Bagi kebanyakan orang, kontes kecantikan kerap dikaitkan dengan tempat perempuan berbakat bersaing menampilkan pesona dan kecerdasan. Namun, di balik sorotan lampu panggung, beauty pageant atau kontes kecantikan ternyata punya makna strategis dalam hubungan internasional. Fenomena yang kini dikenal sebagai pageant diplomacy atau beauty diplomacy ini menunjukkan bahwa mahkota kecantikan dapat menjadi senjata soft power yang efektif bagi sebuah negara.
Pageant Diplomacy atau dikenal juga sebagai Beauty Diplomacy mengacu pada praktik negara dalam memanfaatkan ajang kecantikan untuk memperkuat citra internasional, membangun soft power, bahkan mendukung agenda politik luar negeri mereka.

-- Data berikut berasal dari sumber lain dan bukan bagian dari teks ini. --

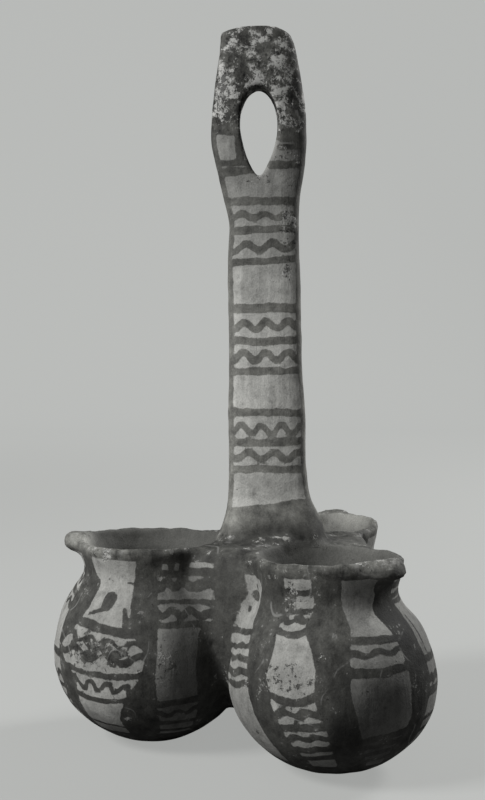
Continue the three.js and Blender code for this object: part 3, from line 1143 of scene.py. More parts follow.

Negara memanfaatkan ajang global seperti Miss Universe, Miss World, atau ajang serupa untuk membangun citra positif, menarik simpati publik internasional, sekaligus mengangkat isu tertentu yang sejalan dengan kepentingan nasional. Dengan cara ini, diplomasi tidak lagi terbatas pada meja perundingan formal, tetapi juga berlangsung di panggung yang dihiasi gaun elegan dan sorak penonton.
Konsep ini salah satunya dibahas oleh Oluwakemi M. Balogun dalam bukunya Beauty Diplomacy: Embodying an Emerging Nation (2020). Di dala bukunya, Balogun menjelaskan bagaimana suatu negara (Nigeria) menggunakan kontes kecantikan sebagai sarana membentuk identitas nasional sekaligus menegosiasikan posisinya di dunia.
Dalam praktiknya, pageant diplomacy atau beauty diplomacy merupakan bentuk soft power, ketika suatu negara mengirimkan perwakilan yang dianggap mampu mencerminkan keindahan, kecerdasan, sekaligus nilai-nilai bangsa dan memberi ruang bagi para kontestan untuk mempromosikan budaya lokal, memperkenalkan isu-isu strategis, dan menarik simpati global. Ketika seorang ratu kecantikan menang, ia tidak hanya membawa pulang gelar dan mahkota, melainkan juga mengangkat citra bangsanya di mata dunia.
Banyak negara secara sadar memanfaatkan kontes kecantikan sebagai bagian dari strategi nation branding melalui pageant diplomacy. Venezuela, India, dan Filipina merupakan contoh negara yang berhasil memanfaatkan pageant diplomacy sebagai strategi nation branding negara nya.
Indonesia juga mulai melihat peluang dalam pageant diplomacy untuk memperkenalkan kekayaan budaya nasional. Melalui ajang seperti Puteri Indonesia dan kontes internasional yang diikutinya, para kontestan kerap mengenakan busana adat, menampilkan tarian tradisional, serta membawa isu-isu khas nasional ke panggung dunia.
Lebih dari sekadar simbol, para pemenang kontes kecantikan sering berperan sebagai diplomat nonformal. Mereka berbicara tentang isu kesehatan, pendidikan, perubahan iklim, hingga kesetaraan gender di forum internasional. Kehadiran mereka di media global mampu menjangkau audiens yang mungkin tak tersentuh oleh pidato pejabat atau pertemuan diplomatik formal.
Pageant diplomacy menunjukkan bahwa hubungan internasional di era modern tidak lagi terbatas pada diplomasi antar pejabat negara. Panggung glamor bisa menjadi ruang negosiasi identitas, alat promosi budaya, sekaligus strategi politik luar negeri. Mahkota di kepala seorang ratu kecantikan ternyata bisa bermakna lebih besar daripada sekadar simbol kemenangan, ia adalah representasi sebuah bangsa di mata dunia.